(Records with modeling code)

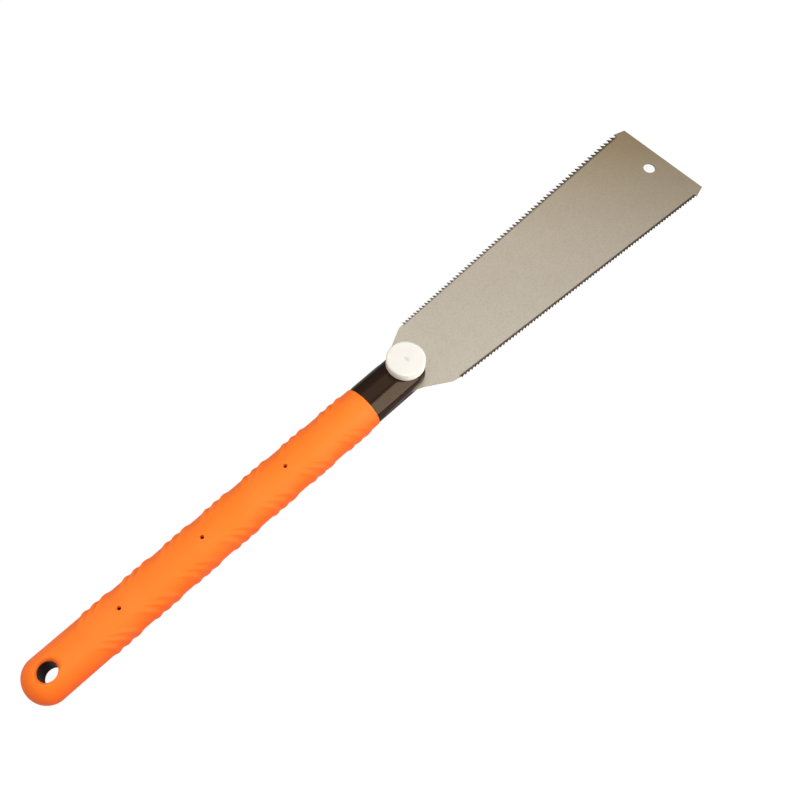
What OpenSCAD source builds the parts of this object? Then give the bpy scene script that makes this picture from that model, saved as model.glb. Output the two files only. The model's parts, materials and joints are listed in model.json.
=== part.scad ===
// Double-edged pull saw with a long overmoulded grip and a blade held by a thumb knob.
// Origin: centre of the hang hole, half way through the grip. +X runs to the blade's tip,
// +Z is the knob's side.

/* [Grip] */
// Distance from the hang hole to the round end of the grip
grip_tail = 16.8; // [15.5:0.1:20]
// Distance from the hang hole to the seam between grip and head
grip_front = 246.5; // [200:0.5:280]
// Half of the grip's width
grip_half_w = 15.6; // [14.5:0.1:18]
// Half of the grip's thickness
grip_half_t = 12.4; // [12:0.1:14]
// Depth of the flat along the underside, below the blade's middle plane
rest_depth = 12.0; // [11.8:0.1:12]
// Radius of the arcs that make the grip's two sides
grip_side_r = 10.4; // [8:0.1:11]
// Radius of the rounded lip around the hang hole
hang_lip_r = 4.0; // [2:0.1:4]
// Places of the pinholes left by the mould's core supports, from the hang hole
pinhole_x = [50.3, 111.7, 178.2]; // [20:0.1:240]
// Radius of one pinhole
pinhole_r = 1.2; // [0.5:0.1:1.5]

/* [Core] */
// Radius of the hang hole through the core
hang_r = 6.0; // [4:0.1:7]
// Outer radius of the eyelet that lines the hang hole
eyelet_r = 9.4; // [8:0.1:10]
// Half of the core's width inside the grip
core_half_w = 11.6; // [10:0.1:12]
// Half of the core's thickness inside the grip
core_half_t = 8.4; // [7:0.1:9]
// Radius of the arcs that make the core's two sides
core_side_r = 6.8; // [5:0.1:6.9]

/* [Head] */
// Distance from the hang hole to the clamp bolt's axis
pivot_x = 284.7; // [275:0.1:320]
// Half of the head's width at the seam
head_half_w = 14.8; // [14.2:0.1:15.4]
// Half of the head's thickness
head_half_t = 11.2; // [11:0.1:11.3]
// Radius of the arcs that make the head's two sides
head_side_r = 9.4; // [8:0.1:10]
// Radius of the head's round nose
nose_r = 14.0; // [13.6:0.1:14.1]
// Height of the flat seat under the knob, above the blade's middle plane
seat_z = 10.7; // [9:0.1:11]
// Depth of the slot behind the clamp bolt's axis
slot_depth = 20.5; // [20:0.1:24]
// Thickness of the slot between the jaws
slot_t = 0.8; // [0.8:0.05:1.2]
// Distance from the clamp bolt's axis back to the lower jaw's rear end
jaw_rear = 34; // [30:0.5:36]

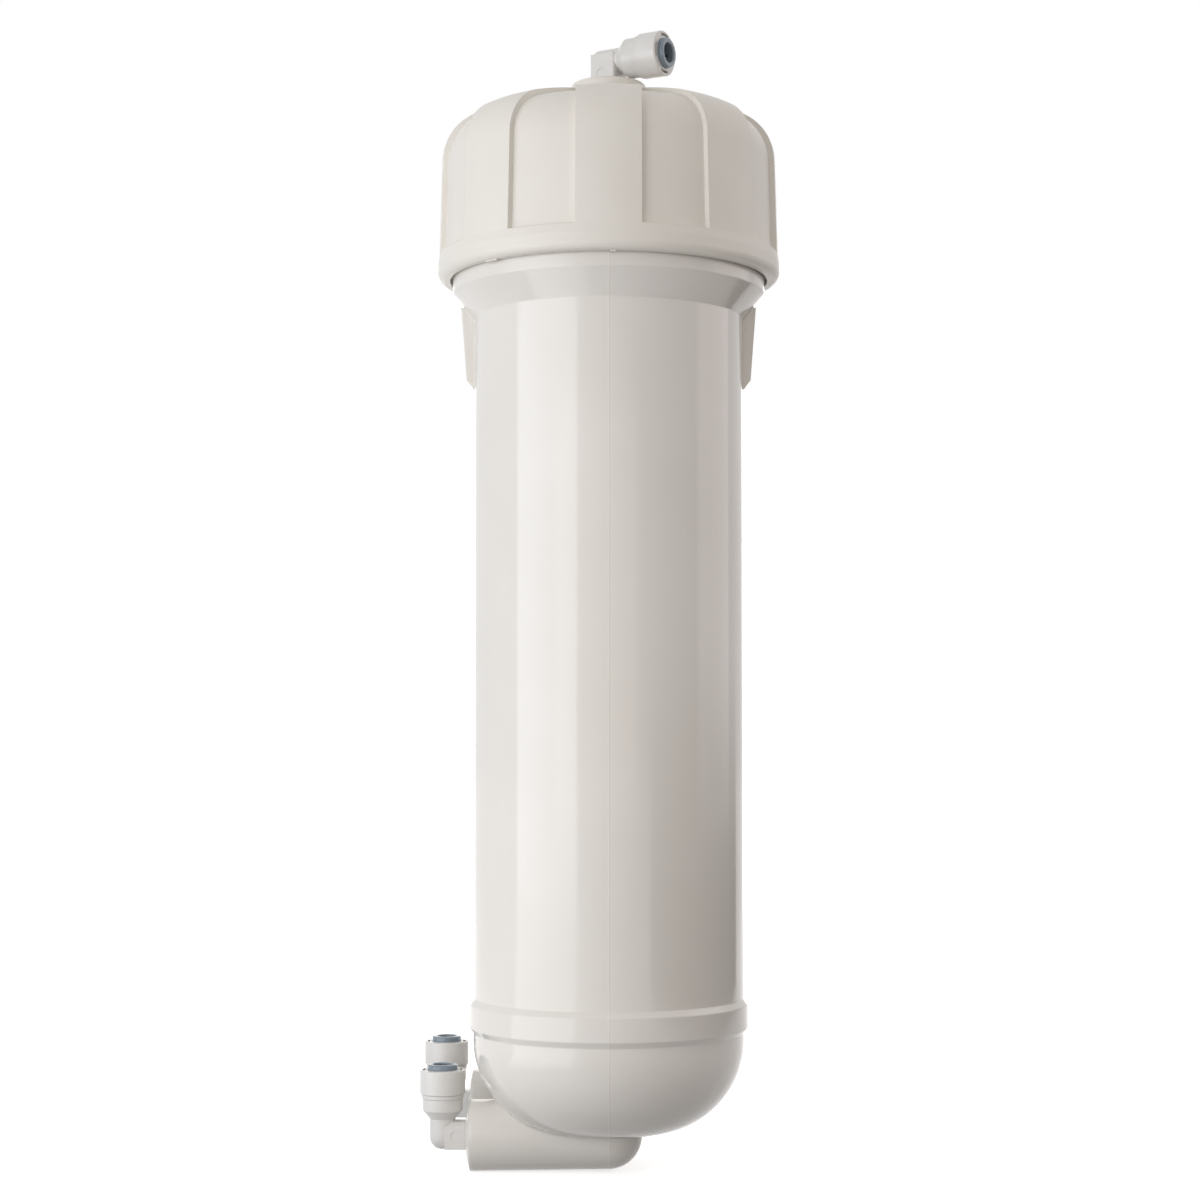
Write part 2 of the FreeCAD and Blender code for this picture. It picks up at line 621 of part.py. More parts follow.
def fitting(port, spot, corner, start, chamfer, turn=None):
    """Elbow fitting: its arm with the tube's socket runs up its own Z axis, and
    its threaded leg along its own X axis. The corner rounds the arm's closed
    end, and the block starts and is chamfered as given."""
    elbow = new_body(port + "_elbow")
    block = outline(elbow, "block", "YZ_Plane", [
        ("-" + BLOCK_HALF, "-stem_radius"),
        (BLOCK_HALF, "-stem_radius"),
        (BLOCK_HALF, "block_top - " + chamfer),
        (BLOCK_HALF + " - " + chamfer, "block_top"),
        ("-" + BLOCK_HALF + " + " + chamfer, "block_top"),
        ("-" + BLOCK_HALF, "block_top - " + chamfer),
    ], shift=("0", "0", start))
    pad(elbow, block, "block_length - " + start)
    # Round mark that the mould's ejector leaves on the block's front.
    mark = circles(elbow, "mark", "XZ_Plane",
                   [("block_length - block_mark_in", "0", "block_mark_radius")],
                   shift=("0", "0", BLOCK_HALF))
    pad(elbow, mark, "block_mark_depth", cut=True)
    shell = outline(elbow, "shell", "XZ_Plane", [
        ("0", "-stem_end"),
        ("stem_radius - " + corner, "-stem_end", corner, 1),
        ("stem_radius", "-stem_end + " + corner),
        ("stem_radius", "stem_rise"),
        (BARREL, BARREL_LOW),
        (BARREL, BEAD_LOW + " - bead_stand"),
        (BARREL + " + bead_stand", BEAD_LOW),
        (BARREL + " + bead_stand", COLLAR_LOW + " - bead_stand"),
        (SPIGOT_RING, COLLAR_LOW),
        (SPIGOT_RING, SPIGOT_RING_TOP),
        ("0", SPIGOT_RING_TOP),
    ])
    revolve(elbow, shell)
    stud = circles(elbow, "stud", "YZ_Plane", [("0", "0", "stud_radius")],
                   shift=("0", "0", "block_length"))
    pad(elbow, stud, "port_depth - stud_end_gap")
    # Inside: the tube's socket with its seal's seat, and the waterway round the bend.
    socket = outline(elbow, "tube_socket", "XZ_Plane", [
        ("0", "0"),
        ("stud_waterway", "0"),
        ("stud_waterway", TUBE_STOP),
        (PILOT, TUBE_STOP),
        (PILOT, TUBE_SEAL_SEAT),
        (TUBE_SEAL_BORE, TUBE_SEAL_SEAT),
        (TUBE_SEAL_BORE, COLLAR_LOW),
        (CARTRIDGE, COLLAR_LOW),
        (CARTRIDGE, SPIGOT_RING_TOP),
        ("0", SPIGOT_RING_TOP),
    ])
    revolve(elbow, socket, cut=True)
    waterway = circles(elbow, "waterway", "YZ_Plane", [("0", "0", "stud_waterway")])
    pad(elbow, waterway, "block_length + port_depth", cut=True, reversed_=True)

    seal = new_body(port + "_tube_seal")
    section = circles(seal, "section", "XZ_Plane", [
        (PILOT + " + tube_seal_section - 2 * seal_gap",
         TUBE_SEAL_SEAT + " + tube_seal_section + seal_gap", "tube_seal_section")])
    revolve(seal, section)

    collar = new_body(port + "_collar")
    lip = COLLET + " + fitting_gap"
    outside = BARREL + " + collar_wall"
    shell = outline(collar, "shell", "XZ_Plane", [
        (BARREL, COLLAR_LOW),
        (outside, COLLAR_LOW),
        (outside, COLLAR_FACE + " - collar_round", "collar_round", 1),
        (outside + " - collar_round", COLLAR_FACE),
        (lip, COLLAR_FACE),
        (lip, COLLAR_FACE + " - collar_lip"),
        (CARTRIDGE, COLLAR_FACE + " - collar_lip"),
        (CARTRIDGE, SPIGOT_RING_TOP + " + fitting_gap"),
        (BARREL, SPIGOT_RING_TOP + " + fitting_gap"),
    ])
    revolve(collar, shell)
    slot_in = lip + " + collar_slot_in"
    slot = outline(collar, "slot", "XZ_Plane", [
        (slot_in, COLLAR_FACE + " - collar_slot_depth"),
        (slot_in + " + collar_slot_width", COLLAR_FACE + " - collar_slot_depth"),
        (slot_in + " + collar_slot_width", COLLAR_FACE),
        (slot_in, COLLAR_FACE),
    ])
    around(collar, revolve(collar, slot, cut=True, angle="collar_slot_angle"),
           "collet_slot_count")

    collet = new_body(port + "_collet")
    shell = outline(collet, "shell", "XZ_Plane", [
        (COLLET_BORE, COLLET_TAIL),
        (BARB, COLLET_TAIL),
        (BARB, COLLET_TAIL + " + collet_barb"),
        (COLLET, COLLET_TAIL + " + collet_barb"),
        (COLLET, COLLET_FACE + " - collet_round", "collet_round", 1),
        (COLLET + " - collet_round", COLLET_FACE),
        (COLLET_BORE + " + collet_round", COLLET_FACE, "collet_round", 1),
        (COLLET_BORE, COLLET_FACE + " - collet_round"),
    ])
    revolve(collet, shell)
    slot = outline(collet, "slot", "XY_Plane", [
        (COLLET_BORE + " / 2", "-collet_slot_width / 2"),
        ("1.2 * " + BARB, "-collet_slot_width / 2"),
        ("1.2 * " + BARB, "collet_slot_width / 2"),
        (COLLET_BORE + " / 2", "collet_slot_width / 2"),
    ], shift=("0", "0", COLLET_TAIL))
    around(collet, pad(collet, slot, "2 * collet_barb", cut=True, reversed_=True),
           "collet_slot_count")

    grab = new_body(port + "_grab_ring")
    low = ("0", "0", COLLET_TAIL + " - grab_ring_thickness")
    land = circles(grab, "land", "XY_Plane", [
        ("0", "0", GRAB_RING), ("0", "0", GRAB_LAND)], shift=low)
    pad(grab, land, "grab_ring_thickness")
    tooth = outline(grab, "tooth", "XY_Plane", [
        (COLLET_BORE, "-grab_tooth_width / 2"),
        ("(" + GRAB_LAND + " + " + GRAB_RING + ") / 2", "-grab_tooth_width / 2"),
        ("(" + GRAB_LAND + " + " + GRAB_RING + ") / 2", "grab_tooth_width / 2"),
        (COLLET_BORE, "grab_tooth_width / 2"),
    ], shift=low)
    around(grab, pad(grab, tooth, "grab_ring_thickness"), "grab_tooth_count")

    for body in (elbow, seal, collar, collet, grab):
        place(body, spot, turn)


def core_tube():
    """Permeate tube: the core that the membrane is wound on, pierced for water."""
    body = new_body("core_tube")
    floor = SOCKET_BORE + " - 2 * seal_gap - 2 * core_seal_section"
    shell = outline(body, "shell", "XZ_Plane", [
        ("core_bore_radius", CORE_FOOT),
        ("core_radius", CORE_FOOT),
        ("core_radius", CORE_TOP),
        ("core_bore_radius", CORE_TOP),
    ])
    revolve(body, shell)
    for name, step in (("lower_groove", ""), ("upper_groove", " + core_seal_step")):
        low = CORE_FOOT + " + core_seal_first - core_groove_width / 2" + step
        groove = outline(body, name, "XZ_Plane", [
            (floor, low),
            ("core_radius", low),
            ("core_radius", low + " + core_groove_width"),
            (floor, low + " + core_groove_width"),
        ])
        revolve(body, groove, cut=True)
    # Water holes in a row, spread over the winding.
    pitch = "((" + WOUND_TOP + " - " + WOUND_FOOT + ") / core_hole_count)"
    hole = circles(body, "water_hole", "XZ_Plane",
                   [("0", WOUND_FOOT + " + " + pitch + " / 2", "core_hole_radius")])
    first = pad(body, hole, "3 * core_radius", midplane=True, cut=True)
    row = body.newObject("PartDesign::LinearPattern", "water_holes")
    row.Originals = [first]
    axis = [o for o in body.Origin.OriginFeatures if o.Role == "Z_Axis"][0]
    row.Direction = (axis, [""])
    row.setExpression("Length", bound(pitch + " * (core_hole_count - 1)"))
    row.setExpression("Occurrences", bound("core_hole_count"))
    body.Tip = row


def core_plug():
    """Plug that shuts the core tube at the feed end."""
    body = new_body("core_plug")
    shell = outline(body, "shell", "XZ_Plane", [
        ("0", CORE_TOP + " - core_plug_depth"),
        ("core_bore_radius - fitting_gap", CORE_TOP + " - core_plug_depth"),
        ("core_bore_radius - fitting_gap", CORE_TOP),
        ("core_radius", CORE_TOP),
        ("core_radius", CORE_TOP + " + core_plug_head"),
        ("0", CORE_TOP + " + core_plug_head"),
    ])
    revolve(body, shell)


def sleeve(label, inner, outer, low, high):
    body = new_body(label)
    shell = outline(body, "shell", "XZ_Plane",
                    [(inner, low), (outer, low), (outer, high), (inner, high)])
    revolve(body, shell)


def end_cap(label, low, grooved):
    """Spoked ring that keeps the winding from telescoping."""
    body = new_body(label)
    high = low + " + end_cap_height"
    hub = outline(body, "hub", "XZ_Plane", [
        ("core_radius + fitting_gap", low), ("end_cap_hub", low),
        ("end_cap_hub", high), ("core_radius + fitting_gap", high)])
    revolve(body, hub)
    spoke = outline(body, "spoke", "XY_Plane", [
        ("(core_radius + end_cap_hub) / 2", "-end_cap_spoke / 2"),
        (END_CAP + " - end_cap_rim / 2 - brine_groove_depth / 2",
         "-end_cap_spoke / 2"),
        (END_CAP + " - end_cap_rim / 2 - brine_groove_depth / 2",
         "end_cap_spoke / 2"),
        ("(core_radius + end_cap_hub) / 2", "end_cap_spoke / 2"),
    ], shift=("0", "0", low))
    around(body, pad(body, spoke, "end_cap_height"), "end_cap_spoke_count")
    rim = outline(body, "rim", "XZ_Plane", [
        (END_CAP + " - end_cap_rim", low), (END_CAP, low),
        (END_CAP, high), (END_CAP + " - end_cap_rim", high)])
    revolve(body, rim)
    if grooved:
        floor = END_CAP + " - brine_groove_depth"
        start = low + " + (end_cap_height - brine_groove_width) / 2"
        groove = outline(body, "brine_groove", "XZ_Plane", [
            (floor, start),
            (END_CAP, start),
            (END_CAP, start + " + brine_groove_width"),
            (floor, start + " + brine_groove_width"),
        ])
        revolve(body, groove, cut=True)


def brine_seal():
    """Lipped ring round the feed end: its lip opens against the feed."""
    body = new_body("brine_seal")
    low = WOUND_TOP + " + (end_cap_height - brine_groove_width) / 2 + seal_gap"
    high = low + " + brine_groove_width - 2 * seal_gap"
    root = END_CAP + " - brine_groove_depth + seal_gap"
    lip = BORE + " - seal_gap"
    shell = outline(body, "shell", "XZ_Plane", [
        (root, low),
        (END_CAP, low),
        (lip, high + " - 2 * brine_lip"),
        (lip, high),
        (lip + " - brine_lip", high),
        (END_CAP + " - brine_lip", low + " + 2 * brine_lip"),
        (root, low + " + 2 * brine_lip"),
    ])
    revolve(body, shell)


vessel_body()
vessel_cap()
ring("cap_seal_ring", SEAL_BORE + " - seal_gap - cap_seal_section",
     SPIGOT_TIP + " + seal_groove_up + seal_groove_width / 2", "cap_seal_section")

core_tube()
core_plug()
sleeve("wound_membrane", "core_radius", WOUND, WOUND_FOOT, WOUND_TOP)
sleeve("outer_wrap", WOUND, WOUND + " + wrap_thickness", WOUND_FOOT, WOUND_TOP)
end_cap("permeate_end_cap", SOCKET_TOP, False)
end_cap("feed_end_cap", WOUND_TOP, True)
brine_seal()
for label, step in (("lower_core_seal", ""), ("upper_core_seal", " + core_seal_step")):
    ring(label, SOCKET_BORE + " - seal_gap - core_seal_section",
         CORE_FOOT + " + core_seal_first" + step, "core_seal_section")

fitting("permeate", ("-" + PERMEATE_RIM + " - boss_crown - block_length",
                     "0", PERMEATE_AXIS), "stem_corner", "block_start", "block_chamfer")
fitting("concentrate", ("-" + CONCENTRATE_RIM + " - boss_crown - block_length",
                        CONCENTRATE_BACK, CONCENTRATE_AXIS),
        "stem_corner", "block_start", "block_chamfer")
feed_turn = math.radians(number("feed_turn"))
arm = Vector(math.cos(feed_turn), -math.sin(feed_turn), 0)
leg = Vector(0, 0, -1)
fitting("feed", ("0", "0", CAP_TOP + " + block_length"),
        "feed_stem_corner", "(-feed_block_over)", "feed_block_chamfer",
        Rotation(leg, arm.cross(leg), arm, "ZXY"))

doc.recompute()
for item in doc.Objects:
    if "Invalid" in item.State or "Error" in item.State:
        raise RuntimeError("%s did not build: %s" % (item.Name, item.State))

os.makedirs("parts", exist_ok=True)
for item in doc.findObjects("PartDesign::Body"):
    shape = item.Shape
    if shape.isNull() or not shape.isValid() or len(shape.Solids) != 1:
        raise RuntimeError("%s is not one valid solid" % item.Label)
    shape.exportStep("parts/%s.step" % item.Label)
    print("%-20s %10.1f mm3" % (item.Label, shape.Volume))
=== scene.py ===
# %% [markdown]
# # A membrane pressure vessel in moulded plastic
# The object is the off-white housing that holds one wound membrane element under
# pressure: a tube with a domed foot, a ribbed screw cap, and three elbows that take
# 1/4 inch tube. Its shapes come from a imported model, so this script gives them their
# surfaces, adds the fine marks that a mould leaves, and lights and frames them.

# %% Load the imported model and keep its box
import json
import math

import bmesh
import bpy
from mathutils import Matrix, Vector
from mathutils.bvhtree import BVHTree


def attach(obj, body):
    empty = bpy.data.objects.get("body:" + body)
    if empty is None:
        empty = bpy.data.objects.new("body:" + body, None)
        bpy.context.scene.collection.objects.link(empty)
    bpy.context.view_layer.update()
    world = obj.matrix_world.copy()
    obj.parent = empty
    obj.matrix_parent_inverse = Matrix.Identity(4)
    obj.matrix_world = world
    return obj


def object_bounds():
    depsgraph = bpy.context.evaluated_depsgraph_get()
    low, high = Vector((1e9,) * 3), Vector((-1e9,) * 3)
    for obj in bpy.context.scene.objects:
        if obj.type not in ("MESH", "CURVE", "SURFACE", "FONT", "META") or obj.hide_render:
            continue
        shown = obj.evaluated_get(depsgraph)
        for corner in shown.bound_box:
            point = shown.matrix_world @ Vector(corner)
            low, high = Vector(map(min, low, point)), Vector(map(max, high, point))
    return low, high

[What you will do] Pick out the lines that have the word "shown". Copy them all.

[Output of the task]
        shown = obj.evaluated_get(depsgraph)
        for corner in shown.bound_box:
            point = shown.matrix_world @ Vector(corner)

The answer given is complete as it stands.